LGTM. I don't know how many of these patches are needed, but it would be slightly more efficient to create a "vscale.ll" test file and put all of the related tests in that 1 file.

Thank you Sanjay!
Yes, I will try my best to combine them. The current code base has a lot of assumption based on fixed length vector.
I am going through the IR passes, and try to fix them to the best I can.

llvm/lib/IR/ConstantFold.cpp
52

Actually we can not, we will end up in scalable vector constant.
Instead of <4 x i32> <i32 1, i32 1, i32 1, i32 1>, we will need a form like "<vscale x 4 x i32> [?]"

I don't know how to express scalable vector constant in current upstream, please let me know if I get anything wrong?

efriedma added inline comments.Dec 12 2019, 12:17 PM
llvm/lib/IR/ConstantFold.cpp
52

I think the suggestion is to special-case the specific sequence of insertelement+splatvector+bitcast, and bitcast the operand of the insertelement.
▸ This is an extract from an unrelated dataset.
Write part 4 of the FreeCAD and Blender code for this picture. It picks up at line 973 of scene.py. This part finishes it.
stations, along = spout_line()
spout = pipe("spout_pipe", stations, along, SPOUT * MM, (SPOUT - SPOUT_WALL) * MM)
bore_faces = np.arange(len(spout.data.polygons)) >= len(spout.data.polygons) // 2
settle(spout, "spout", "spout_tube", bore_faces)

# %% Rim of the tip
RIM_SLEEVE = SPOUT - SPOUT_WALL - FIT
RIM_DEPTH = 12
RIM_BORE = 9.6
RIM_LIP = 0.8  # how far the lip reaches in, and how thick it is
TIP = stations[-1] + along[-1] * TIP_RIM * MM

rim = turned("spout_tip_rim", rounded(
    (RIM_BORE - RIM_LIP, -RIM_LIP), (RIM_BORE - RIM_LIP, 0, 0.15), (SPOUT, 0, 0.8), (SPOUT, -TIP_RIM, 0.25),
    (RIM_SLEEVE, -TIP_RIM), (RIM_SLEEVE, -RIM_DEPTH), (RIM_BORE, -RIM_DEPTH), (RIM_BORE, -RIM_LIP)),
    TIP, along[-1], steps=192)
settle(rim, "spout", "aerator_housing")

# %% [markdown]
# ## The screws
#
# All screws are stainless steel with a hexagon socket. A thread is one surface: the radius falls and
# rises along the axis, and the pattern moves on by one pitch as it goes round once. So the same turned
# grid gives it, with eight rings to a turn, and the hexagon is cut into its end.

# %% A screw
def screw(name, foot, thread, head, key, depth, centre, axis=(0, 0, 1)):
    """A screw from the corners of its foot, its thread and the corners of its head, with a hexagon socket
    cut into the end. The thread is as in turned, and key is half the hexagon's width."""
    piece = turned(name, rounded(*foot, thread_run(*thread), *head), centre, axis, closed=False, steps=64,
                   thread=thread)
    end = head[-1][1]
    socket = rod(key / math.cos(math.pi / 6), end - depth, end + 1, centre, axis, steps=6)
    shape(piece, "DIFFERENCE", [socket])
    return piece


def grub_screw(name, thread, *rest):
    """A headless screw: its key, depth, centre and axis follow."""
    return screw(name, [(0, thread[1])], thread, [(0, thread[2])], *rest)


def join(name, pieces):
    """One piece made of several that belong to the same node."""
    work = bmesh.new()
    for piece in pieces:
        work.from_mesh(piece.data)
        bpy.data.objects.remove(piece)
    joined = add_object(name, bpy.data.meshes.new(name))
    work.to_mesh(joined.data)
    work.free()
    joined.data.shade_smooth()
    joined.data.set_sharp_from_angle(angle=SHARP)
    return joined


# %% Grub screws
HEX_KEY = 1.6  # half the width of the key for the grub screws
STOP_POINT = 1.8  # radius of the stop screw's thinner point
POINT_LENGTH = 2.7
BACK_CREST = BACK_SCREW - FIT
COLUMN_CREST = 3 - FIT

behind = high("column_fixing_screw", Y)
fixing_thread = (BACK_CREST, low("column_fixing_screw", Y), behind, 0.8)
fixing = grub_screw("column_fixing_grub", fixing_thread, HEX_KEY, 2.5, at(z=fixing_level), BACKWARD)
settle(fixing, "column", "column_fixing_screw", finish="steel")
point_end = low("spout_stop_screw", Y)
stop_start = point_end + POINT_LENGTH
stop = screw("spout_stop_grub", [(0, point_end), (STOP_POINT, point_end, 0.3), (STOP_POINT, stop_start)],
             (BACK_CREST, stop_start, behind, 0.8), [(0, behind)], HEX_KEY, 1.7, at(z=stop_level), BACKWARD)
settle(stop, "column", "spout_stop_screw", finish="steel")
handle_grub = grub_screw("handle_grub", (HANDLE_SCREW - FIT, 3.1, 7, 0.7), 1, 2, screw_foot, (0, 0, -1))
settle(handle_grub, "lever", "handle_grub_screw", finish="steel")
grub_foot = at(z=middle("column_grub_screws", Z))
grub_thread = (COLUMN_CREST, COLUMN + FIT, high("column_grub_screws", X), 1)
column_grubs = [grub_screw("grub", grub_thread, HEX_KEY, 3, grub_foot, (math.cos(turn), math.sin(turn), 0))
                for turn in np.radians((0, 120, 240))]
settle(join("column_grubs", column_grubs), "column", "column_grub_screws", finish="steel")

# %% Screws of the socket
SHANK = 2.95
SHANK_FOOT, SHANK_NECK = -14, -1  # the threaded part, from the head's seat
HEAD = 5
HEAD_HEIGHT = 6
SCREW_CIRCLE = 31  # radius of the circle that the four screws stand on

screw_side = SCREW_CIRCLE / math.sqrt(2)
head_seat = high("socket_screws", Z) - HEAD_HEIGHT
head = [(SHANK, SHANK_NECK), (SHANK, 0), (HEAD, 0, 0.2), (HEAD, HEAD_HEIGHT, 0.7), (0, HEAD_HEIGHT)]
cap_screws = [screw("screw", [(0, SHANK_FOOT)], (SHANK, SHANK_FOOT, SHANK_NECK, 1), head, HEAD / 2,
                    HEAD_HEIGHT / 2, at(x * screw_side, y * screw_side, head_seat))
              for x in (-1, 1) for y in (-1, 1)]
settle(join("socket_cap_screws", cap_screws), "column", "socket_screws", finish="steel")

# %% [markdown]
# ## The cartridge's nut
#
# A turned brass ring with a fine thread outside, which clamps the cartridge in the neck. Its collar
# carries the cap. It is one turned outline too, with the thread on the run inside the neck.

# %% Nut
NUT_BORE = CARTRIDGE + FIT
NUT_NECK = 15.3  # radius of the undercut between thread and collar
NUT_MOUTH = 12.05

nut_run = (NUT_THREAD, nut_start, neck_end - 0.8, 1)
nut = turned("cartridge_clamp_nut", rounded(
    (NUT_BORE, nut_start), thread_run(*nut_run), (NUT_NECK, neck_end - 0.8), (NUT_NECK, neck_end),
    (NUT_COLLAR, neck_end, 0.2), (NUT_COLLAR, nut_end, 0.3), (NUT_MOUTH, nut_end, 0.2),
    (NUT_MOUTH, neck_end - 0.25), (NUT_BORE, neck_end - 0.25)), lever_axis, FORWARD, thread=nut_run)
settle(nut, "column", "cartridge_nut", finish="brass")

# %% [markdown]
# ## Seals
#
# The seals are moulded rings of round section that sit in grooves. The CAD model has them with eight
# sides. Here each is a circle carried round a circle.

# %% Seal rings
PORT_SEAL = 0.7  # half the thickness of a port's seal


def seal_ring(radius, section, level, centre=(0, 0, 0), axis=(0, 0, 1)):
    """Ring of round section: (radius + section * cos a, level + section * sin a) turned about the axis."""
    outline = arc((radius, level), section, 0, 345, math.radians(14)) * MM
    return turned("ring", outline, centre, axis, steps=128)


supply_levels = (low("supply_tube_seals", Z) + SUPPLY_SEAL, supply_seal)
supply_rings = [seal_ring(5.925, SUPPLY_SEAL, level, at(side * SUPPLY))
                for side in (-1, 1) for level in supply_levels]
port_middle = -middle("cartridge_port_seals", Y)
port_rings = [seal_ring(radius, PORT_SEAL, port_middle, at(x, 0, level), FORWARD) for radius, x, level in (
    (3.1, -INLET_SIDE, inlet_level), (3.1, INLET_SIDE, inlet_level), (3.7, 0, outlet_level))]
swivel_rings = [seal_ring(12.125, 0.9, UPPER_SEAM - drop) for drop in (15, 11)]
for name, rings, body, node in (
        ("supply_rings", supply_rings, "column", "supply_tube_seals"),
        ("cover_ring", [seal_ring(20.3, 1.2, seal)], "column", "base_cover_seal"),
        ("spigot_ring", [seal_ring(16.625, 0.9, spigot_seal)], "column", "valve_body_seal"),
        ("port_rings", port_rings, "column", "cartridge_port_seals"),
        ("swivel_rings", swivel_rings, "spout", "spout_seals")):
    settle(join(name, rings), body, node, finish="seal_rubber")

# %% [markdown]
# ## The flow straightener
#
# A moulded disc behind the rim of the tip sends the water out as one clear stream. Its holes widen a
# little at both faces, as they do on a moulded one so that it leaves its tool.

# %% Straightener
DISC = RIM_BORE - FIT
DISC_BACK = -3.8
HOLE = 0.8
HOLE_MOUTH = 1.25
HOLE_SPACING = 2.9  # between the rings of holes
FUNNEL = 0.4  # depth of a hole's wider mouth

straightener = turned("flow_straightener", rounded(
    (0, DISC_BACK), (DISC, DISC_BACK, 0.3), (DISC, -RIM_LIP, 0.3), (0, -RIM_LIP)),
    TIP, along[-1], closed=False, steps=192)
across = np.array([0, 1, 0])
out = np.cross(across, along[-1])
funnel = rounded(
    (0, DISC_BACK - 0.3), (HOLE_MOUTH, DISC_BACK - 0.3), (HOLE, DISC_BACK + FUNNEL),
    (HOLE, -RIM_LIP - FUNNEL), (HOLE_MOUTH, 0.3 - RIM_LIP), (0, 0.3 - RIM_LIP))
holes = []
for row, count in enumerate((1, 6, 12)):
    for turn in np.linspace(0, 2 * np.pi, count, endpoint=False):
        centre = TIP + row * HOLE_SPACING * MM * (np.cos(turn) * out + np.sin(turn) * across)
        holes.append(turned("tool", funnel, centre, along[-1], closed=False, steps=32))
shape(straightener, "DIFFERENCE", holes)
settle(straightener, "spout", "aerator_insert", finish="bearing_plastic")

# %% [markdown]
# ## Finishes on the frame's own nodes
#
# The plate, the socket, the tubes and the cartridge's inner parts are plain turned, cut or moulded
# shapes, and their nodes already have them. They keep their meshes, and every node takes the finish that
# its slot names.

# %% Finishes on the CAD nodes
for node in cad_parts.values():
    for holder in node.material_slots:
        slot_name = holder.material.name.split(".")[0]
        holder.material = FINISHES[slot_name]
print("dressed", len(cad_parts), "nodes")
Not sure how useful that would be in general, though.

spatel added inline comments.Dec 12 2019, 12:40 PM
llvm/lib/IR/ConstantFold.cpp
52

If we want to do that transform, it would go in instsimplify since we're doing a multi-instruction analysis/fold that becomes a constant.

spatel added inline comments.Dec 12 2019, 12:42 PM
llvm/lib/IR/ConstantFold.cpp
52

Sorry - might've misread that. If we're creating a new bitcast, that would have to go in instcombine (we don't create new instructions in instsimplify).
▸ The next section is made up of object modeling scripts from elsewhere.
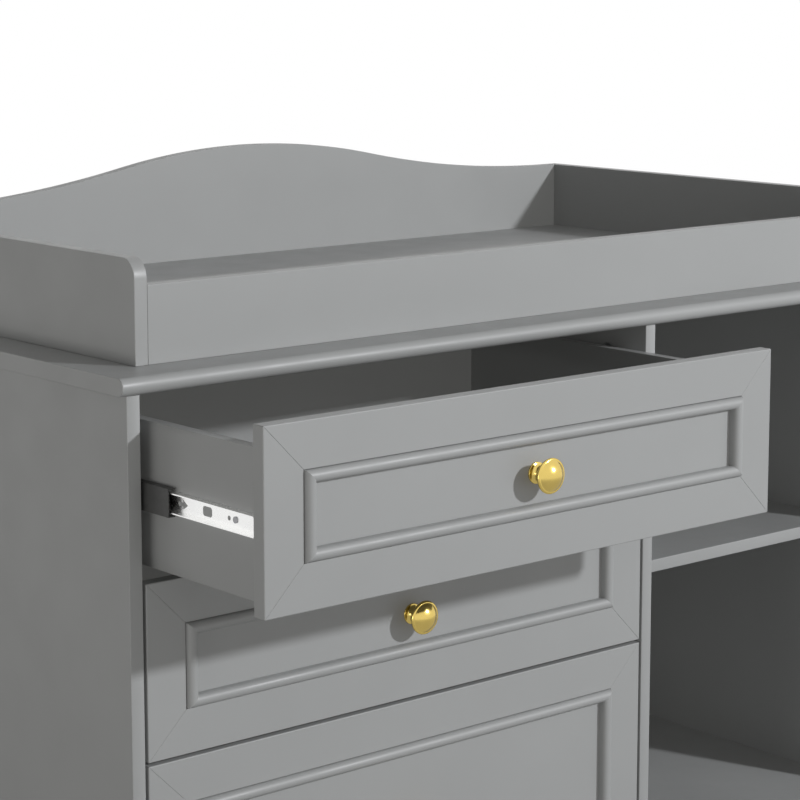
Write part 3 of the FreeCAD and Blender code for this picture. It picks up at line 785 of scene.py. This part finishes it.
# %% The floor's fade to white
def seen_directly(tree, path):
    """One for rays from the camera, and for those a reflection or glass sends on; else nought."""
    seen = path["Is Camera Ray"]
    for kind in ("Is Glossy Ray", "Is Transmission Ray"):
        seen = add(tree, "ShaderNodeMath", {0: seen, 1: path[kind]}, operation="MAXIMUM").outputs[0]
    return seen


floor_white = bpy.data.materials.new("white floor")
floor_white.use_nodes = True
tree = floor_white.node_tree
tree.nodes.clear()
place = add(tree, "ShaderNodeTexCoord").outputs["Object"]
distance = add(tree, "ShaderNodeVectorMath", {0: place}, operation="LENGTH")
fade = add(tree, "ShaderNodeMapRange",
           {"Value": distance.outputs["Value"], "From Min": fade_start, "From Max": fade_end,
            "To Min": near_glow},
           interpolation_type="SMOOTHSTEP")
path = add(tree, "ShaderNodeLightPath").outputs
share = add(tree, "ShaderNodeMath", {0: fade.outputs[0], 1: seen_directly(tree, path)},
            operation="MULTIPLY")
tone = add(tree, "ShaderNodeMix", {0: path["Is Camera Ray"], 6: bounce_grey, 7: floor_pale},
           data_type="RGBA")
paint = add(tree, "ShaderNodeBsdfDiffuse", {"Color": tone.outputs[2]})
glow = add(tree, "ShaderNodeEmission", {"Color": plain_white, "Strength": 1.0})
blend = add(tree, "ShaderNodeMixShader",
            {0: share.outputs[0], 1: paint.outputs[0], 2: glow.outputs[0]})
add(tree, "ShaderNodeOutputMaterial", {"Surface": blend.outputs[0]})
floor_mesh.materials.append(floor_white)
print("the floor is white from", fade_end, "m out")

# %% [markdown]
# ## The white round the piece
# The world is white where the camera, a reflection or glass sees it, and gives only a little light
# itself. That keeps the background white without washing out the shadows inside the open drawer
# and the bay.

# %% The world
card_white, world_light = (1.0, 0.985, 0.96), 0.05
world = bpy.data.worlds.new("white studio")
scene.world = world
world.use_nodes = True
tree = world.node_tree
tree.nodes.clear()
path = add(tree, "ShaderNodeLightPath").outputs
all_round = add(tree, "ShaderNodeBackground",
                {"Color": card_white + (1.0,), "Strength": world_light})
white = add(tree, "ShaderNodeBackground", {"Color": plain_white, "Strength": 1.0})
blend = add(tree, "ShaderNodeMixShader",
            {0: seen_directly(tree, path), 1: all_round.outputs[0], 2: white.outputs[0]})
add(tree, "ShaderNodeOutputWorld", {"Surface": blend.outputs[0]})
print("the world gives a light of", world_light)

# %% [markdown]
# ## Lamps
# One key lamp stands on the right, above and in front, and throws the soft-edged shadows. Two wide
# fills lift the front and the back, and a card on the left brings out the cabinet's side. The front
# fill casts no shadows, as light from a very large window would not, and neither fill shows in
# the metal.

# %% Lamps
def lamp(lamp_name, kind, energy, travel, colour, position=(0, 0, 0)):
    """A lamp that shines along travel."""
    data = bpy.data.lights.new(lamp_name, kind)
    data.energy, data.color = energy, colour
    made = bpy.data.objects.new(lamp_name, data)
    scene.collection.objects.link(made)
    made.location = position
    made.rotation_euler = Vector(travel).to_track_quat("-Z", "Y").to_euler()
    return made


key_white, fill_white = (0.985, 1.0, 1.03), (1.0, 0.985, 0.955)
key_energy, key_distance, key_size = 585, 3.6, 0.12
key_travel = Vector((-0.58, 1.0, -0.46))
lit_middle = sum(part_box("top_drawer_front_panel"), Vector()) / 2
key_place = lit_middle - key_distance * key_travel
key = lamp("key_lamp", "POINT", key_energy, key_travel, key_white, key_place)
key.data.shadow_soft_size = key_size

front_travel, front_energy = (0.2, 1, -0.15), 1.05
back_travel, back_energy = (-0.5, -1, -0.15), 1.5
fill_spread = math.radians(80.0)
front_fill = lamp("front_fill", "SUN", front_energy, front_travel, fill_white)
back_fill = lamp("back_fill", "SUN", back_energy, back_travel, fill_white)
front_fill.data.use_shadow = False
for fill in (front_fill, back_fill):
    fill.data.angle = fill_spread
    fill.visible_glossy = False

card_energy, card_travel, card_place = 24, (1, 0.1, 0), (-3.4, -0.3, 0.45)
card_length, card_height = 2.6, 0.8
side_card = lamp("side_card", "AREA", card_energy, card_travel, card_white, card_place)
side_card.data.shape = "RECTANGLE"
side_card.data.size, side_card.data.size_y = card_length, card_height
scene.view_settings.view_transform = "Standard"

# %% [markdown]
# ## The size of the finished piece
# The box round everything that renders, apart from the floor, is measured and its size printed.

# %% Measure the finished piece
low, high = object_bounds()
print("the finished piece spans", [round(edge, 4) for edge in high - low])
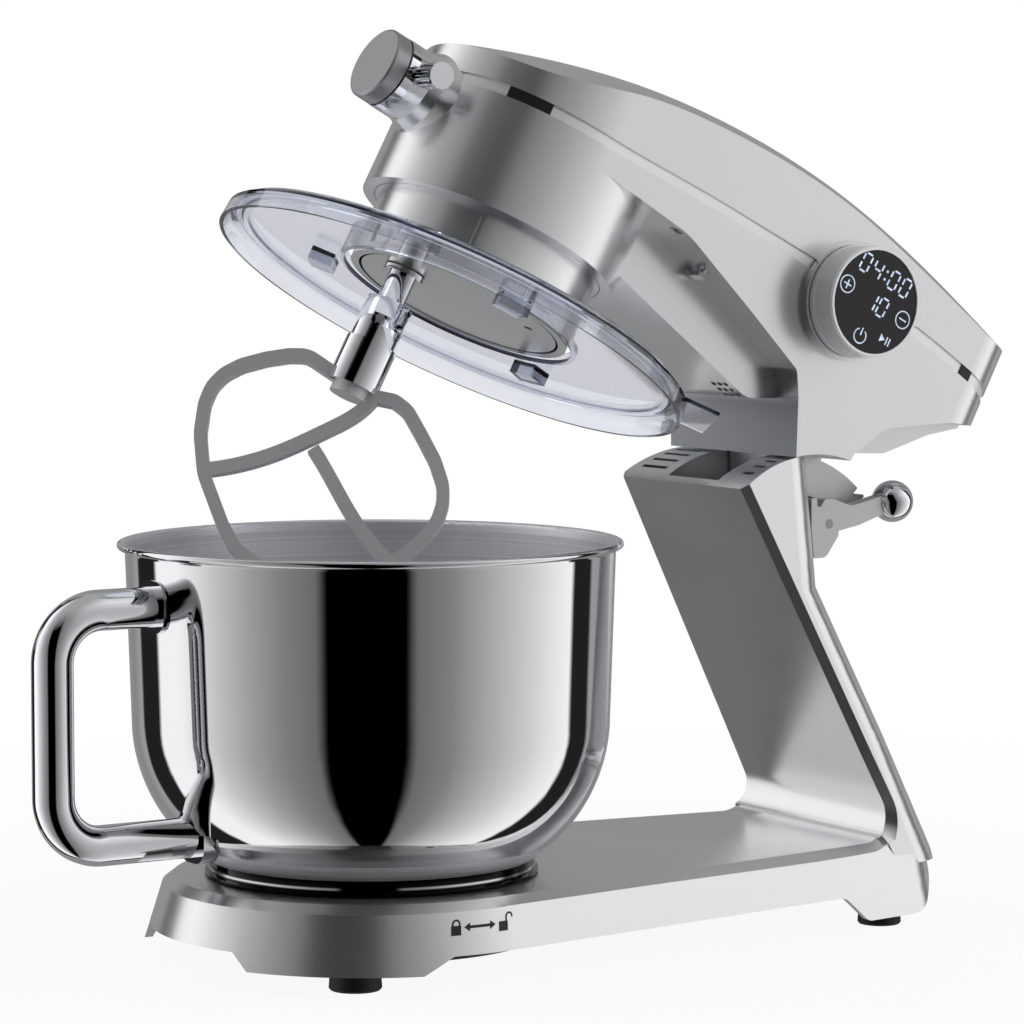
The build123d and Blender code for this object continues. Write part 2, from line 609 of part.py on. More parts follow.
def make_base_plate():
    """Black plate that closes the base from below, with a round dish under the bowl."""
    tail = base_plan(SKIRT_Z, CASTING_WALL + 1.5)
    plate = extrude(Pos(0, 0, PLATE_Z - SKIRT_Z) * tail, amount=PLATE_T)
    plate &= side_slab(stand_side(CASTING_WALL + 1.5), -BIG, BIG)
    plate += rod(base_r(SKIRT_Z) - CASTING_WALL - 1.5, PLATE_Z, PLATE_Z + PLATE_T)
    plate += rod(DISH_R, PLATE_Z - DISH_DROP, PLATE_Z)
    plate -= rod(DISH_R - 3, PLATE_Z - 1, PLATE_Z + PLATE_T + 1)
    plate += rod(DISH_R - 2, PLATE_Z - DISH_DROP, PLATE_Z + 0.5)
    for x, y in plate_screw_places():
        plate -= rod(1.7, 0, 40, x, y)
    for x, y in foot_places().values():
        if x < 0:
            plate += rod(FOOT_FRONT_R + 2.5, PLATE_Z, PLATE_Z + PLATE_T, x, y)
            plate -= rod(FOOT_FRONT_R + 0.6, 0, PLATE_Z, x, y)
        plate -= rod(FOOT_SCREW_R + 0.3, 0, 40, x, y)
    for index in range(7):
        plate -= block((150 + 8 * index, 153 + 8 * index), (-22, 22), (0, 40))
    return plate


def make_plate_screws():
    return [Pos(x, y, PLATE_Z) * Rot(180, 0, 0) * screw(3.2, 1.8, 1.45, 13)
            for x, y in plate_screw_places()]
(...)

Yes, this transformation will need to go in InstCombine.
We should probably implement this when constant scalable vector support is ready, so that the effect will be most obvious.

efriedma added inline comments.Dec 12 2019, 1:30 PM
llvm/lib/IR/ConstantFold.cpp
52

By the time we get here, the shuffle and insertelement are ConstantExprs, not instructions.
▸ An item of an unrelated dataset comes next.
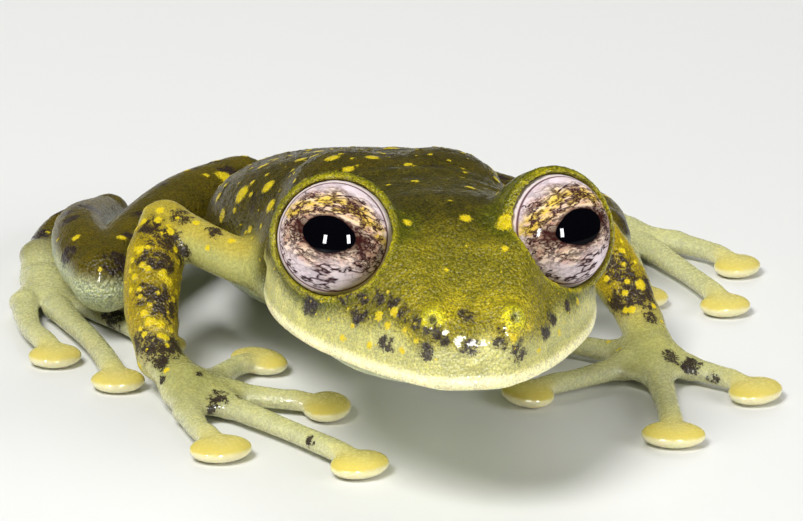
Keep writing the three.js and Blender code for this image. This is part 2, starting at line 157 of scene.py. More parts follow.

sdesmalen added inline comments.Dec 13 2019, 2:57 AM
llvm/lib/IR/ConstantFold.cpp
52

In terms of usefulness, this would make it easier to determine whether the value is a splat when calling Constant::getSplatValue without having to look through the bitcast first.

huihuiz updated this revision to Diff 234432.Dec 17 2019, 5:32 PM

Add special case handling:

For splat vector, fold bitcast to splat value.

Thanks for adding the extra constant fold @huihuiz!

llvm/lib/IR/ConstantFold.cpp
580

Because we're matching for a zero mask, explicitly matching m_Undef here seems unnecessarily restrictive, m_Value() should be sufficient.

587

Can we match this value directly with m_Zero(Zero), rather than needing auto InsertElem and InsertElem->getOperand(2) ?

590

Can we match the value for CE->getOperand(1) value directly with something like m_Value(Vec2). I'd expect CE->getOperand(2) can reuse Zero as suggested above.

bjope added a subscriber: bjope.Dec 18 2019, 6:52 AM
bjope added inline comments.
llvm/lib/IR/ConstantFold.cpp
572

Don't you need some check that both sides of the bitcast are vectors with matching number of elements?

huihuiz updated this revision to Diff 234639.Dec 18 2019, 4:46 PM
huihuiz marked 4 inline comments as done.
huihuiz edited the summary of this revision. (Show Details)

Clean up code based on reviewer feedback.

llvm/lib/IR/ConstantFold.cpp
580

Yes, we don't need to restrict it to m_Undef().

I think we should restrict it with m_Constant(). I would expect operands to be constant at ConstantFoldCastInstruction().
Doing this can also help avoid unnecessary cast<constant> when calling ConstantExpr to get new InsertElement or cast operands into new types.

587

Current pattern matcher doesn't support m_Zero(Zero).
I use m_CombineAnd(m_Zero(), m_Constant(Zero)) instead.

This revision was automatically updated to reflect the committed changes.